31 de mayo de 2014

Cantad al Señor, rey del mundo

Salmo 46 (2-3, 6-9)

Aplaudid, pueblos del mundo entero,
aclamad a Dios con entusiasmo.
El Señor es el Altísimo, el terrible,
rey de reyes en todo el mundo.
El Señor sube en medio de aclamaciones,
el Señor sube al son de los cuernos.
¡Cantad a Dios, cantadle,
cantad a nuestro rey, que es rey del mundo entero,
cantad a Dios un himno!
Dios reina sobre las naciones y
se sienta en su trono sagrado.

Este es un salmo triunfal, donde Dios adopta la imagen de un rey todopoderoso: rey de reyes, era el título concedido a los grandes de la tierra, los señores dominadores y triunfantes.
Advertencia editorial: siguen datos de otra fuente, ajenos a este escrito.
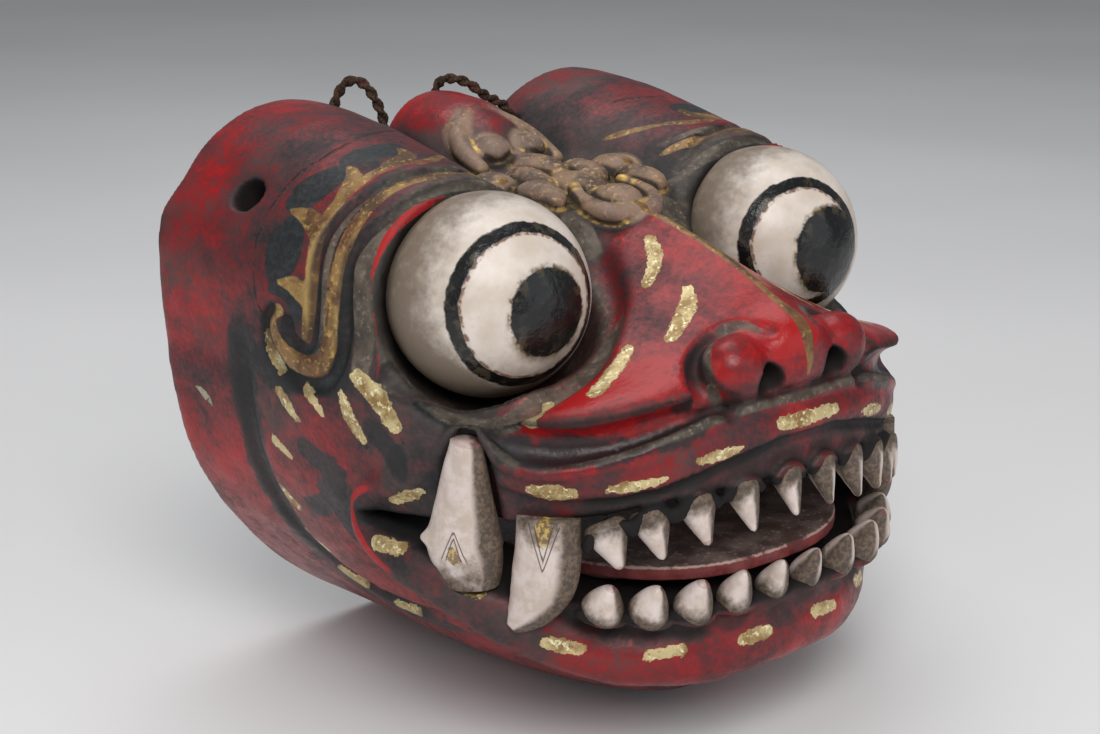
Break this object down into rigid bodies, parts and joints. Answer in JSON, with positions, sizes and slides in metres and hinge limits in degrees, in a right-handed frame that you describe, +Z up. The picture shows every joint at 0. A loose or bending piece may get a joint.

El lenguaje humano y sus metáforas tienen limitaciones. Leyendo estos versos un crítico podría señalar que Dios se convierte en una especie de conquistador victorioso, con no pocos atributos bélicos: es el Altísimo, el terrible, sube al son de los cuernos, se sienta en su trono…

Y, sin embargo, en su contexto histórico, este salmo es revolucionario. Los reinos antiguos aclamaban a sus reyes y se sometían a sus gobernantes. Israel no: para este pueblo pequeño y rebelde no hay más rey que Dios, y solo Dios merece cánticos y alabanzas. No hay rey de la tierra que se le pueda comparar. El Señor de Israel, además, reina sobre el mundo entero. Todas las naciones se someterán a él.

Someterse a Dios, para Israel, es la libertad. Porque este Señor grande y poderoso no ata, sino que libera; no oprime, sino que salva; no quita la vida, sino que la da, en abundancia. No es un tirano, sino que defiende e imparte justicia.

El salmo desprende júbilo. Podemos imaginar una procesión de peregrinos, subiendo a Jerusalén, cantando con entusiasmo estos versos. Ese alborozo es acorde con la fiesta que hoy celebramos, de la Ascensión del Señor. El Señor sube y se sienta en su trono.


También Jesús, el hijo del hombre, subió y se sentó en su trono celestial. Y entonces sus discípulos, atónitos, tuvieron como nunca la certeza de que aquel hombre sabio, que los había acompañado durante tres años, aquel amigo a quien habían visto morir en cruz y regresar, vivo para siempre, aquel profeta que era más que un profeta, era Dios. Posiblemente la ascensión de Jesús fue muy sencilla, y no presenciada por muchos, sino por tan solo aquel puñado de amigos fieles y asombrados. Fue algo transparente y simple, sin algazara ni aclamaciones, pero algo grande. El mismo cielo se abría para acogerlo. Y desde aquel momento, quedó el camino abierto para que la humanidad, un día, pudiera llegar hasta esa misma gloria.